All this suggests that a tort-based claim will be more likely to succeed where the rating is used for the specific purposes of a targeted or private product offering, rather than dissemination to the general investing public “at large”.
As one US court put it, such transactions “reveal a level of involvement with the client’s transactions that it is not typical of the relationship between a journalist and the activities upon which the journalist reports.”
Some interesting and rather fancy legal arguments have been advanced in the US recently, including the proposal to impose “consumer protection standards” on credit rating agencies or to prosecute them for securities legislation fraud.

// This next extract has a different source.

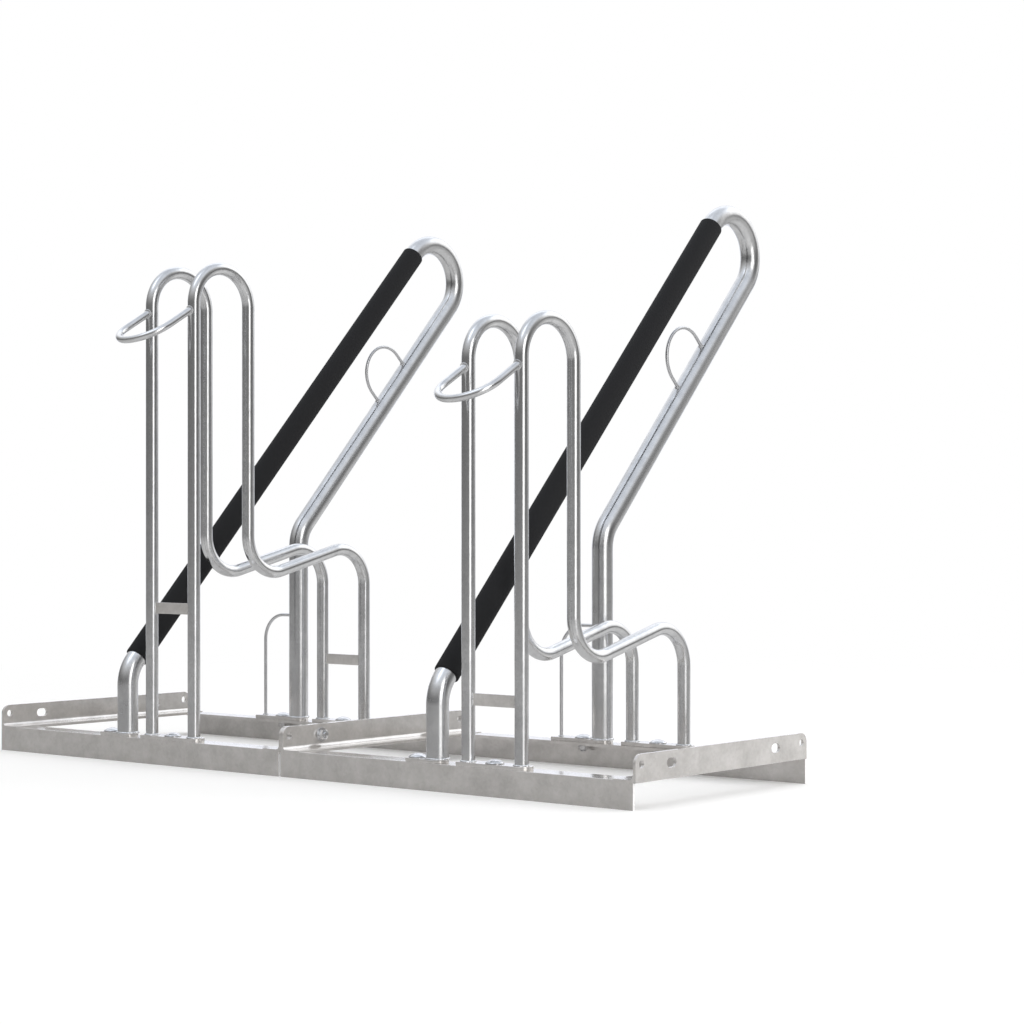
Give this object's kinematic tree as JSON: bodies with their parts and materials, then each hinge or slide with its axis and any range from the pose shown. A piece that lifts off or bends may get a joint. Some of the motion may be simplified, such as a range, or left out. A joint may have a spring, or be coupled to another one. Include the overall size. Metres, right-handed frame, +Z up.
{
  "type": "floor bike rack",
  "caption": "Galvanised steel floor rack that holds bicycles by the front wheel at staggered heights, each beside a sloping lean bar with a black sleeve and a lock eyelet.",
  "frame": {"origin": "on the floor, under the middle of the rack's bounding box", "axes": "+X along the rack, to the right seen from the front where the wheels come in, +Y to the back, +Z up"},
  "size_m": [1.2, 0.8358, 0.8284],
  "materials": {
    "angle_zinc": "hot-dip galvanised, dull mottled grey",
    "tube_zinc": "galvanised, smooth and bright",
    "bar_zinc": "galvanised, smooth and bright",
    "fastener_zinc": "zinc plated, slightly shiny",
    "sleeve": "matte black"
  },
  "bodies": {
    "root": {"high_front_rail": "angle_zinc", "high_rear_rail": "angle_zinc", "high_left_bracket": "angle_zinc", "high_right_bracket": "angle_zinc", "high_lean_bar": "tube_zinc", "high_lean_sleeve": "sleeve", "high_lean_front_foot": "angle_zinc", "high_lean_rear_foot": "angle_zinc", "high_lean_eyelet": "bar_zinc", "high_lower_wire_loop": "bar_zinc", "high_holder_left_tube": "tube_zinc", "high_holder_right_tube": "tube_zinc", "high_holder_front_foot": "angle_zinc", "high_holder_rear_foot": "angle_zinc", "high_wheel_hoop": "bar_zinc", "high_front_crossbar": "angle_zinc", "high_rear_crossbar": "angle_zinc", "low_front_rail": "angle_zinc", "low_rear_rail": "angle_zinc", "low_left_bracket": "angle_zinc", "low_right_bracket": "angle_zinc", "low_lean_bar": "tube_zinc", "low_lean_sleeve": "sleeve", "low_lean_front_foot": "angle_zinc", "low_lean_rear_foot": "angle_zinc", "low_lean_eyelet": "bar_zinc", "low_lower_wire_loop": "bar_zinc", "low_holder_left_tube": "tube_zinc", "low_holder_right_tube": "tube_zinc", "low_holder_front_foot": "angle_zinc", "low_holder_rear_foot": "angle_zinc", "low_wheel_hoop": "bar_zinc", "low_front_crossbar": "angle_zinc", "foot_bolts": "fastener_zinc", "foot_washers": "fastener_zinc", "foot_nuts": "fastener_zinc", "joint_bolts": "fastener_zinc", "joint_washers": "fastener_zinc", "joint_nuts": "fastener_zinc"}
  },
  "joints": []
}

I would like to mention another one, which is still untested in the courts. Namely, there are many conceptual similarities between rating agencies and auditors, because they both tend to verify financial information for interested parties and make other transactions possible.
If the regulators and courts were willing to treat credit rating agencies as “auditors” of financial information, then they should be able to impose on them some of the standards of liability that are imposed on auditors in relation to third parties?
There are established legal principles which govern auditors’ liability to third parties, such as where a financial report was prepared with the knowledge that it would be passed on to a third party to rely upon, and the third party suffered loss as a result of placing reliance on the audited information for investing purposes.
This proposal may not be particularly helpful to investors “at large,” however, it might be useful to those investors who were invited to participate in targeted offerings where the financial product was co-structured by a credit rating agency that also rated the product.